# What are these puppies?!



## [email protected] (Oct 29, 2010)

As many other people on here I see, I'm not sure what breed my guys are! They are both about 3 months old and when we got them, we were told that they were pitbull and rot mixed but I can't be sure because we never seen the parents. 
The reason that leads me to believe they are half rot is because there was one little boy out of 9 that was perfect rot colors. The rest are light cinnamon to medium brown colored. they also developed little wrinkles on their foreheads and their paws grow bigger everyday. 
Take a look and tell me what you think. Pit/rot may be right.
3 Months:













5 Weeks:


----------



## Keechak (Aug 10, 2008)

The colors found on a rottwieler are common in a few dozen different breeds of dog and so is not a good judge of breed mix by its self.

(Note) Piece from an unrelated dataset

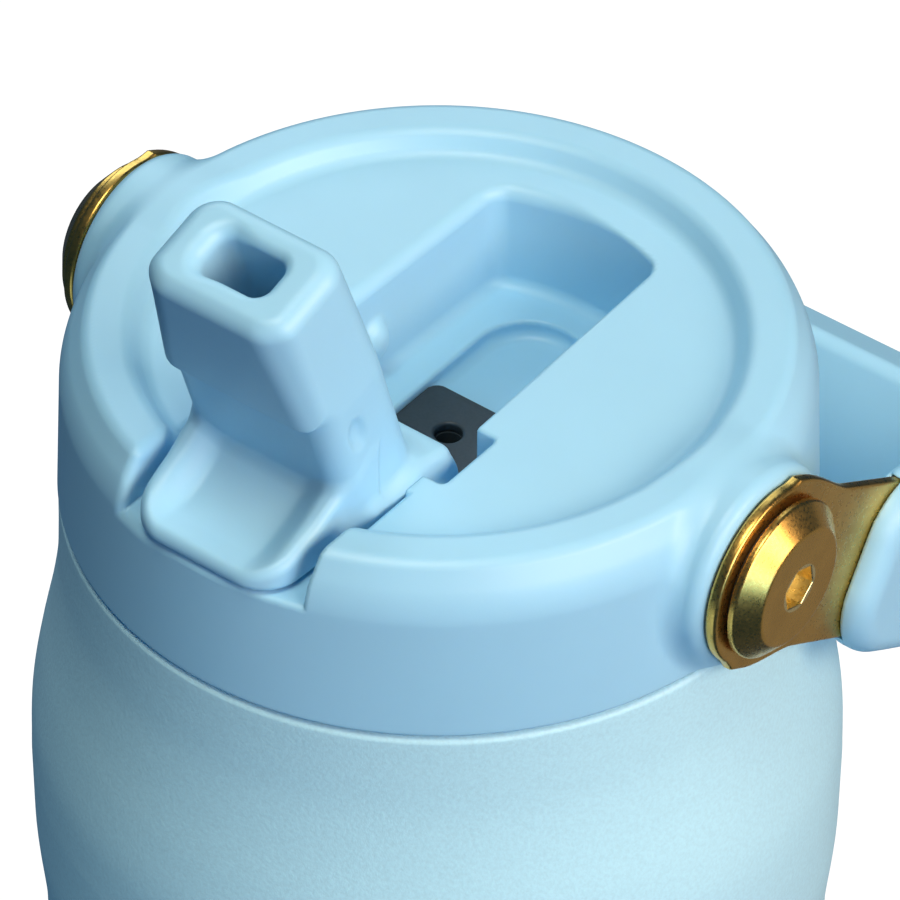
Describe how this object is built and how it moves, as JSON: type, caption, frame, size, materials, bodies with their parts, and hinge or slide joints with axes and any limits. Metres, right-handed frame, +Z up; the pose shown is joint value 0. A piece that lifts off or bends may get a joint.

Those puppies look like they are mixes of 4 or more different breeds of dog.


----------



## ThoseWordsAtBest (Mar 18, 2009)

Too young to call any thing, but I definitely do not see Rottweiler. Perhaps a bit of Boxer.


----------



## rottie (Sep 16, 2010)

I see a whole lotta cute in them! I do see Rott, but I am biased.


----------



## Penny Lane (Nov 6, 2010)

They might be a boxer/doberman/something like that


----------